To tag off of both your posts DBob and JSavage the
Post# of 96879
D. Foley actually has been very busy, he teaches classes on Wednesdays is performing clerical duties Mondays through Saturdays. The man is tirelessly working for his return, he has no access to the internet or computer access but receives Google printouts of news alerts from My Google watch list so he pretty much staying up on whatever is reported on with news, as well as two dozen magazines and newsletters he has subscribed too. One benefit of of his clerk duties is that he can to listen to CNBC all day long while working so he is keeping up on finance news really well.
I also congratulate him on what he also is doing during his time, he in addition joined the Toastmasters Club so on Tuesdays and Thursdays he is giving speeches and honing his speaking and presentation skills. That in itself is huge in my book that D. Foley plans on speaking for NTEK in a lot more ways then just technical jargon.

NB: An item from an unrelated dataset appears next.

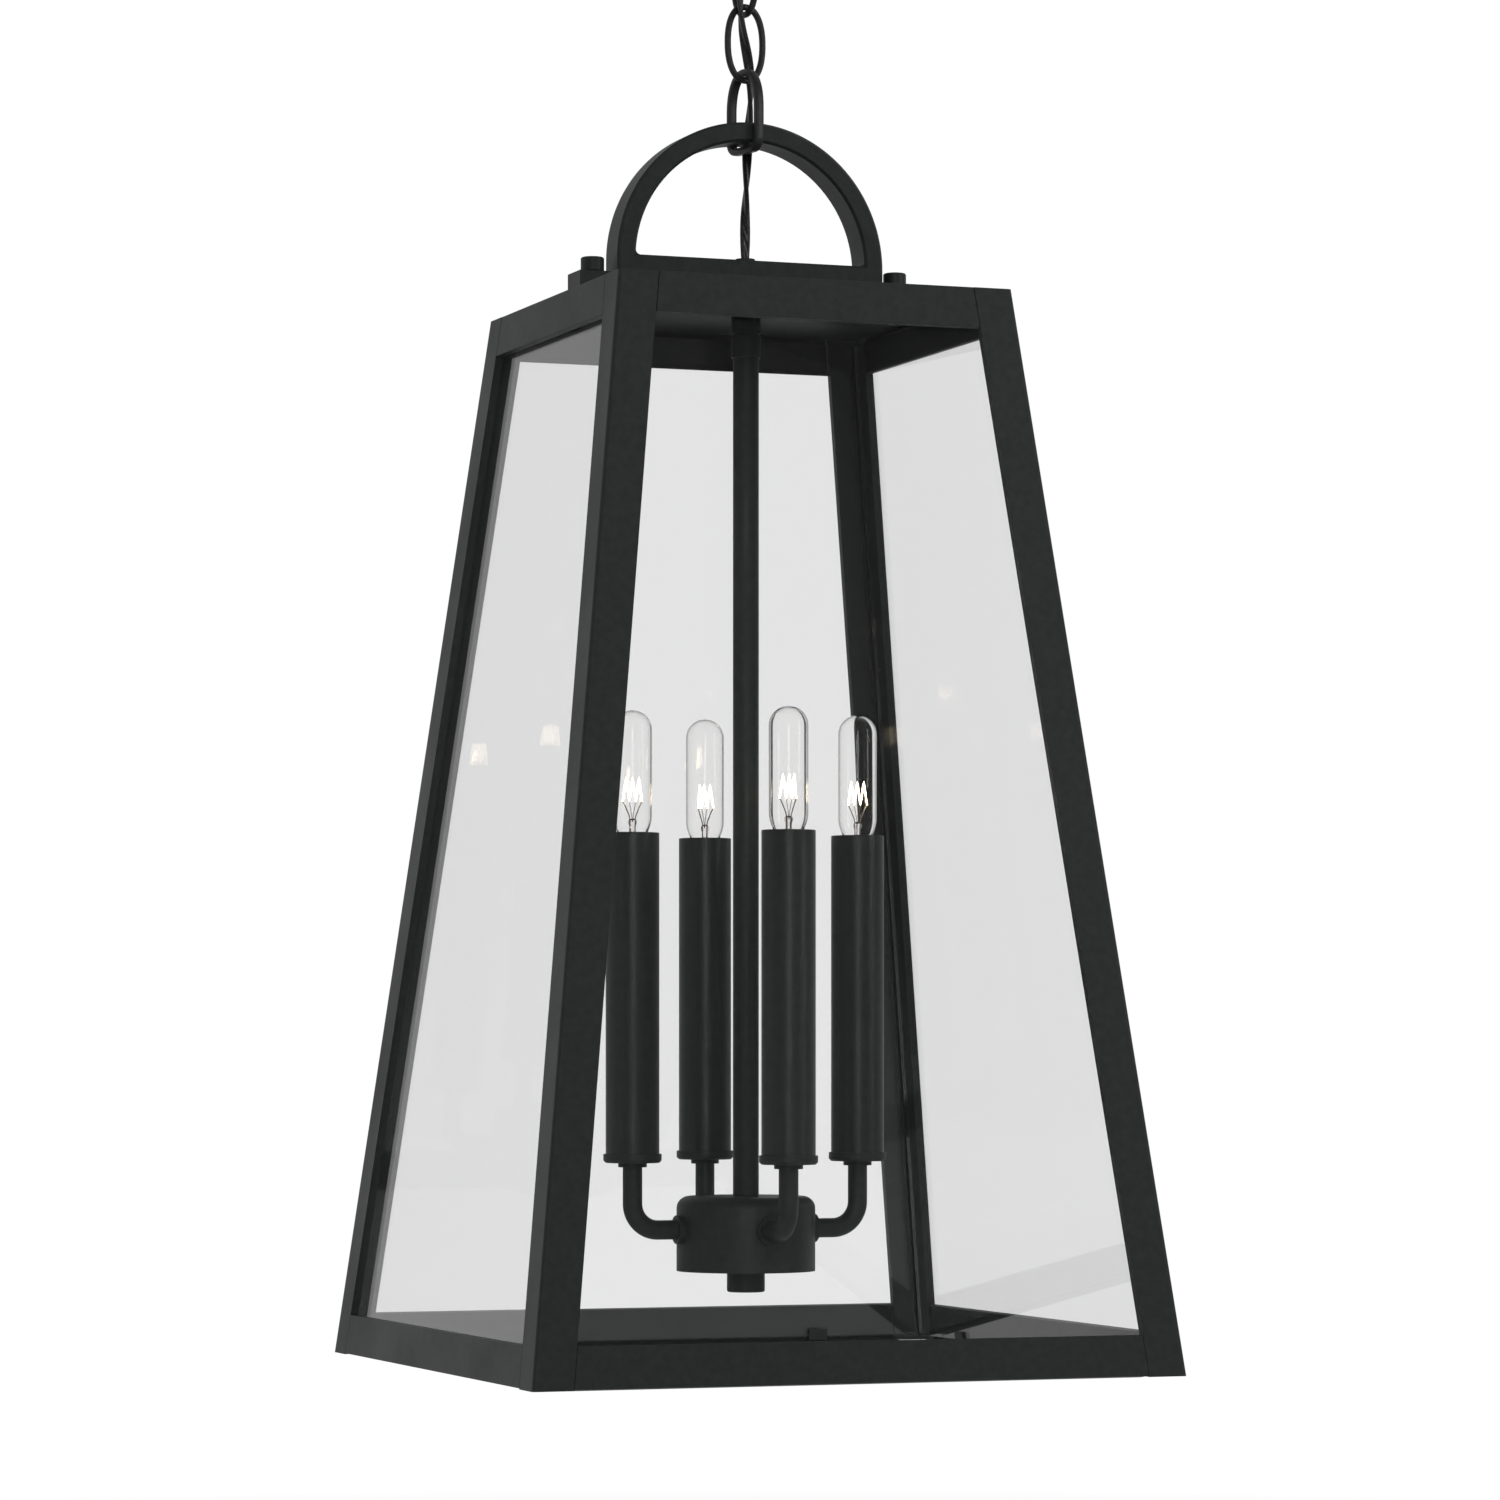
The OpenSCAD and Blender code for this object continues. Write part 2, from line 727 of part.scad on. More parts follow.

I have been fascinated with NTEK's amazing content delivery speed over such small streaming rates. D. Foley has explained it well and I have better understood what sets us apart. We (NTEK) use elastic cloud like services for scalable server infrastructure, and have for the past 2 years to grow and shrink the resources on demand throughout the day. Nobody eliminates cdn/edge servers, including Netflix and Amazon. They actually put their own hardware in the ISP locations. Every major ISP in the world has an Amazon Prime and Netflix video server with a local copy of all of their popular on demand content. We just happen to use Verizon to do the same thing which I think is setting us apart! Edge servers and on demand servers are very different in their use and purpose. The elastic cloud just refers to having servers on demand. Those servers are used for database type work, user registrations, searches, etc etc, all of the non-real time work that is done behind the scenes. Cdn/edge servers are used to optimize the loading time and reduce the stutter in a network stream by locating the source material as close to the user as possible, eliminating the distance traveled and therefore the number of hops in between. Cloud servers are located in only a few locations around the world. for instance, Amazon AWS cloud servers are located in only 5 places in the US, so using them for media delivery is a bad idea. NTEK's (UltraFlix) code is agnostic when it comes to cloud, and we currently use Google Cloud instead of AWS because it is cheaper at the moment.
Sorry I get long winded and excited where our technology is heading and leading industry standards for delivery.
19 weeks to go! Lots will be announced before then but much will come together after Dec. 16th.
How can we not be excited for the future of NTEK I ask !?!?